Task details: Scan the data below for the string "joints". Show every line where it turns up.
── Provided material ──
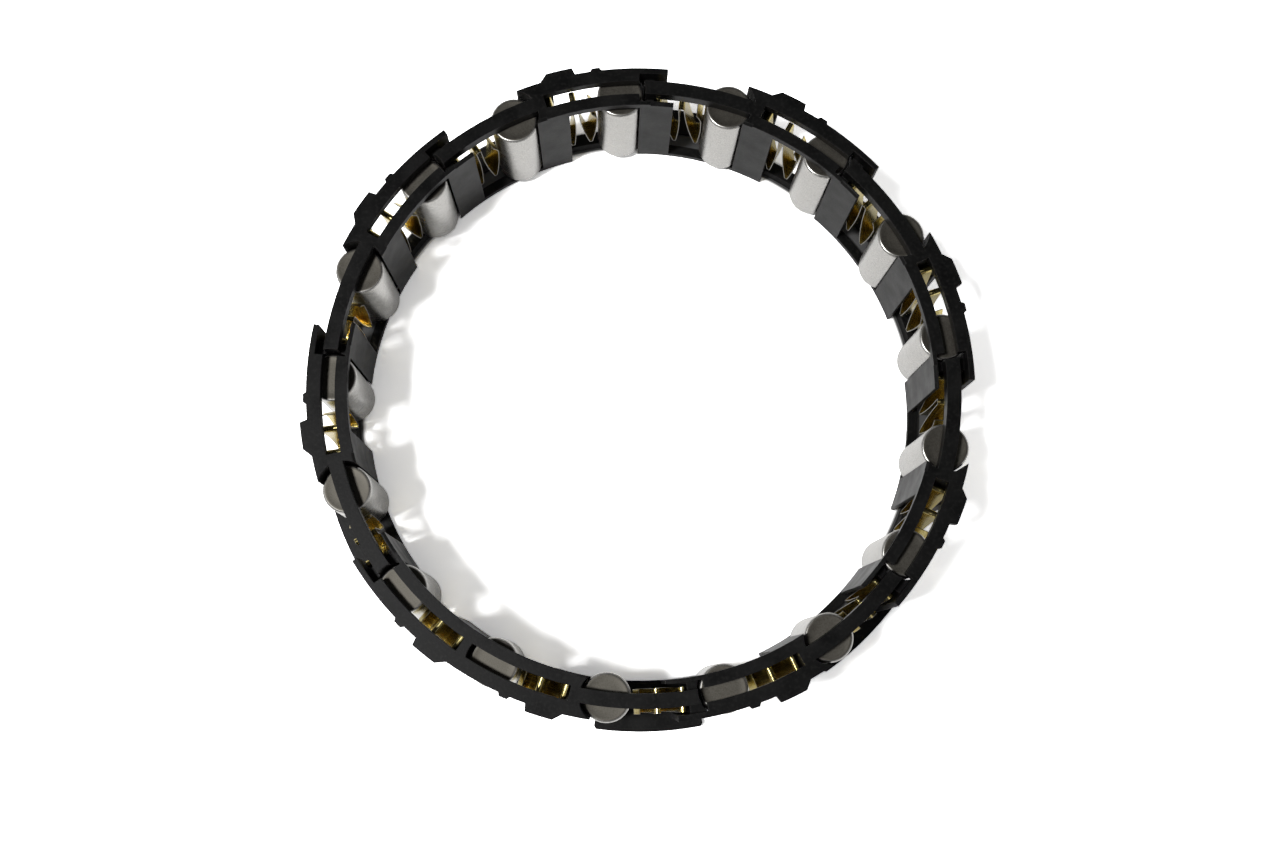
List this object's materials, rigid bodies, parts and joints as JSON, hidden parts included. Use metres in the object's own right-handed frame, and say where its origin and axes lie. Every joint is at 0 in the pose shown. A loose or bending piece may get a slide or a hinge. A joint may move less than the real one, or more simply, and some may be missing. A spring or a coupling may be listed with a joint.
{
  "type": "one-way roller clutch",
  "caption": "One-way clutch ring: a moulded plastic cage holds upright steel rollers, each pushed against its bar by a folded leaf spring. No races.",
  "frame": {"origin": "on the ring's axis, at the cage's lower face", "axes": "+Z along the ring's axis, up out of the face that carries the lugs; +Y through the first roller; pockets are numbered clockwise seen from +Z"},
  "size_m": [0.1129, 0.1135, 0.0224],
  "materials": {
    "cage": "charcoal moulded nylon, matt, faintly mottled",
    "roller": "satin ground sides, darker ground ends",
    "spring": "straw-tinted spring steel strip"
  },
  "bodies": {
    "cage": {"cage": "cage"},
    "spring_01": {"spring_01": "spring"},
    "roller_01": {"roller_01": "roller"},
    "spring_02": {"spring_02": "spring"},
    "roller_02": {"roller_02": "roller"},
    "spring_03": {"spring_03": "spring"},
    "roller_03": {"roller_03": "roller"},
    "spring_04": {"spring_04": "spring"},
    "roller_04": {"roller_04": "roller"},
    "spring_05": {"spring_05": "spring"},
    "roller_05": {"roller_05": "roller"},
    "spring_06": {"spring_06": "spring"},
    "roller_06": {"roller_06": "roller"},
    "spring_07": {"spring_07": "spring"},
    "roller_07": {"roller_07": "roller"},
    "spring_08": {"spring_08": "spring"},
    "roller_08": {"roller_08": "roller"},
    "spring_09": {"spring_09": "spring"},
    "roller_09": {"roller_09": "roller"},
    "spring_10": {"spring_10": "spring"},
    "roller_10": {"roller_10": "roller"},
    "spring_11": {"spring_11": "spring"},
    "roller_11": {"roller_11": "roller"},
    "spring_12": {"spring_12": "spring"},
    "roller_12": {"roller_12": "roller"},
    "spring_13": {"spring_13": "spring"},
    "roller_13": {"roller_13": "roller"},
    "spring_14": {"spring_14": "spring"},
    "roller_14": {"roller_14": "roller"},
    "spring_15": {"spring_15": "spring"},
    "roller_15": {"roller_15": "roller"},
    "spring_16": {"spring_16": "spring"},
    "roller_16": {"roller_16": "roller"},
    "spring_17": {"spring_17": "spring"},
    "roller_17": {"roller_17": "roller"}
  },
  "joints": [
    {"name": "roller_01_travel", "type": "hinge", "parent": "cage", "child": "spring_01", "pos_m": [0, 0, 0], "axis": [0, 0, 1], "range_deg": [0, 3.5], "stiffness_Nm_per_rad": 2.6, "springref_deg": -3.44, "deforming": ["spring_01"]},
    {"name": "roller_01_spin", "type": "hinge", "parent": "spring_01", "child": "roller_01", "pos_m": [0, 0.0511, 0.0107], "axis": [0, 0, 1], "continuous": true},
    {"name": "roller_02_travel", "type": "hinge", "parent": "cage", "child": "spring_02", "pos_m": [0, 0, 0], "axis": [0, 0, 1], "range_deg": [0, 3.5], "stiffness_Nm_per_rad": 2.6, "springref_deg": -3.44, "deforming": ["spring_02"]},
    {"name": "roller_02_spin", "type": "hinge", "parent": "spring_02", "child": "roller_02", "pos_m": [0.01846, 0.04765, 0.0107], "axis": [0, 0, 1], "continuous": true},
    {"name": "roller_03_travel", "type": "hinge", "parent": "cage", "child": "spring_03", "pos_m": [0, 0, 0], "axis": [0, 0, 1], "range_deg": [0, 3.5], "stiffness_Nm_per_rad": 2.6, "springref_deg": -3.44, "deforming": ["spring_03"]},
    {"name": "roller_03_spin", "type": "hinge", "parent": "spring_03", "child": "roller_03", "pos_m": [0.03443, 0.03776, 0.0107], "axis": [0, 0, 1], "continuous": true},
    {"name": "roller_04_travel", "type": "hinge", "parent": "cage", "child": "spring_04", "pos_m": [0, 0, 0], "axis": [0, 0, 1], "range_deg": [0, 3.5], "stiffness_Nm_per_rad": 2.6, "springref_deg": -3.44, "deforming": ["spring_04"]},
    {"name": "roller_04_spin", "type": "hinge", "parent": "spring_04", "child": "roller_04", "pos_m": [0.04574, 0.02278, 0.0107], "axis": [0, 0, 1], "continuous": true},
    {"name": "roller_05_travel", "type": "hinge", "parent": "cage", "child": "spring_05", "pos_m": [0, 0, 0], "axis": [0, 0, 1], "range_deg": [0, 3.5], "stiffness_Nm_per_rad": 2.6, "springref_deg": -3.44, "deforming": ["spring_05"]},
    {"name": "roller_05_spin", "type": "hinge", "parent": "spring_05", "child": "roller_05", "pos_m": [0.05088, 0.00471, 0.0107], "axis": [0, 0, 1], "continuous": true},
    {"name": "roller_06_travel", "type": "hinge", "parent": "cage", "child": "spring_06", "pos_m": [0, 0, 0], "axis": [0, 0, 1], "range_deg": [0, 3.5], "stiffness_Nm_per_rad": 2.6, "springref_deg": -3.44, "deforming": ["spring_06"]},
    {"name": "roller_06_spin", "type": "hinge", "parent": "spring_06", "child": "roller_06", "pos_m": [0.04915, -0.01398, 0.0107], "axis": [0, 0, 1], "continuous": true},
    {"name": "roller_07_travel", "type": "hinge", "parent": "cage", "child": "spring_07", "pos_m": [0, 0, 0], "axis": [0, 0, 1], "range_deg": [0, 3.5], "stiffness_Nm_per_rad": 2.6, "springref_deg": -3.44, "deforming": ["spring_07"]},
    {"name": "roller_07_spin", "type": "hinge", "parent": "spring_07", "child": "roller_07", "pos_m": [0.04078, -0.03079, 0.0107], "axis": [0, 0, 1], "continuous": true},
    {"name": "roller_08_travel", "type": "hinge", "parent": "cage", "child": "spring_08", "pos_m": [0, 0, 0], "axis": [0, 0, 1], "range_deg": [0, 3.5], "stiffness_Nm_per_rad": 2.6, "springref_deg": -3.44, "deforming": ["spring_08"]},
    {"name": "roller_08_spin", "type": "hinge", "parent": "spring_08", "child": "roller_08", "pos_m": [0.0269, -0.04345, 0.0107], "axis": [0, 0, 1], "continuous": true},
    {"name": "roller_09_travel", "type": "hinge", "parent": "cage", "child": "spring_09", "pos_m": [0, 0, 0], "axis": [0, 0, 1], "range_deg": [0, 3.5], "stiffness_Nm_per_rad": 2.6, "springref_deg": -3.44, "deforming": ["spring_09"]},
    {"name": "roller_09_spin", "type": "hinge", "parent": "spring_09", "child": "roller_09", "pos_m": [0.00939, -0.05023, 0.0107], "axis": [0, 0, 1], "continuous": true},
    {"name": "roller_10_travel", "type": "hinge", "parent": "cage", "child": "spring_10", "pos_m": [0, 0, 0], "axis": [0, 0, 1], "range_deg": [0, 3.5], "stiffness_Nm_per_rad": 2.6, "springref_deg": -3.44, "deforming": ["spring_10"]},
    {"name": "roller_10_spin", "type": "hinge", "parent": "spring_10", "child": "roller_10", "pos_m": [-0.00939, -0.05023, 0.0107], "axis": [0, 0, 1], "continuous": true},
    {"name": "roller_11_travel", "type": "hinge", "parent": "cage", "child": "spring_11", "pos_m": [0, 0, 0], "axis": [0, 0, 1], "range_deg": [0, 3.5], "stiffness_Nm_per_rad": 2.6, "springref_deg": -3.44, "deforming": ["spring_11"]},
    {"name": "roller_11_spin", "type": "hinge", "parent": "spring_11", "child": "roller_11", "pos_m": [-0.0269, -0.04345, 0.0107], "axis": [0, 0, 1], "continuous": true},
    {"name": "roller_12_travel", "type": "hinge", "parent": "cage", "child": "spring_12", "pos_m": [0, 0, 0], "axis": [0, 0, 1], "range_deg": [0, 3.5], "stiffness_Nm_per_rad": 2.6, "springref_deg": -3.44, "deforming": ["spring_12"]},
    {"name": "roller_12_spin", "type": "hinge", "parent": "spring_12", "child": "roller_12", "pos_m": [-0.04078, -0.03079, 0.0107], "axis": [0, 0, 1], "continuous": true},
    {"name": "roller_13_travel", "type": "hinge", "parent": "cage", "child": "spring_13", "pos_m": [0, 0, 0], "axis": [0, 0, 1], "range_deg": [0, 3.5], "stiffness_Nm_per_rad": 2.6, "springref_deg": -3.44, "deforming": ["spring_13"]},
    {"name": "roller_13_spin", "type": "hinge", "parent": "spring_13", "child": "roller_13", "pos_m": [-0.04915, -0.01398, 0.0107], "axis": [0, 0, 1], "continuous": true},
    {"name": "roller_14_travel", "type": "hinge", "parent": "cage", "child": "spring_14", "pos_m": [0, 0, 0], "axis": [0, 0, 1], "range_deg": [0, 3.5], "stiffness_Nm_per_rad": 2.6, "springref_deg": -3.44, "deforming": ["spring_14"]},
    {"name": "roller_14_spin", "type": "hinge", "parent": "spring_14", "child": "roller_14", "pos_m": [-0.05088, 0.00471, 0.0107], "axis": [0, 0, 1], "continuous": true},
    {"name": "roller_15_travel", "type": "hinge", "parent": "cage", "child": "spring_15", "pos_m": [0, 0, 0], "axis": [0, 0, 1], "range_deg": [0, 3.5], "stiffness_Nm_per_rad": 2.6, "springref_deg": -3.44, "deforming": ["spring_15"]},
    {"name": "roller_15_spin", "type": "hinge", "parent": "spring_15", "child": "roller_15", "pos_m": [-0.04574, 0.02278, 0.0107], "axis": [0, 0, 1], "continuous": true},
    {"name": "roller_16_travel", "type": "hinge", "parent": "cage", "child": "spring_16", "pos_m": [0, 0, 0], "axis": [0, 0, 1], "range_deg": [0, 3.5], "stiffness_Nm_per_rad": 2.6, "springref_deg": -3.44, "deforming": ["spring_16"]},
    {"name": "roller_16_spin", "type": "hinge", "parent": "spring_16", "child": "roller_16", "pos_m": [-0.03443, 0.03776, 0.0107], "axis": [0, 0, 1], "continuous": true},
    {"name": "roller_17_travel", "type": "hinge", "parent": "cage", "child": "spring_17", "pos_m": [0, 0, 0], "axis": [0, 0, 1], "range_deg": [0, 3.5], "stiffness_Nm_per_rad": 2.6, "springref_deg": -3.44, "deforming": ["spring_17"]},
    {"name": "roller_17_spin", "type": "hinge", "parent": "spring_17", "child": "roller_17", "pos_m": [-0.01846, 0.04765, 0.0107], "axis": [0, 0, 1], "continuous": true}
  ]
}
───
Output:
List this object's materials, rigid bodies, parts and joints as JSON, hidden parts included. Use metres in the object's own right-handed frame, and say where its origin and axes lie. Every joint is at 0 in the pose shown. A loose or bending piece may get a slide or a hinge. A joint may move less than the real one, or more simply, and some may be missing. A spring or a coupling may be listed with a joint.
  "joints": [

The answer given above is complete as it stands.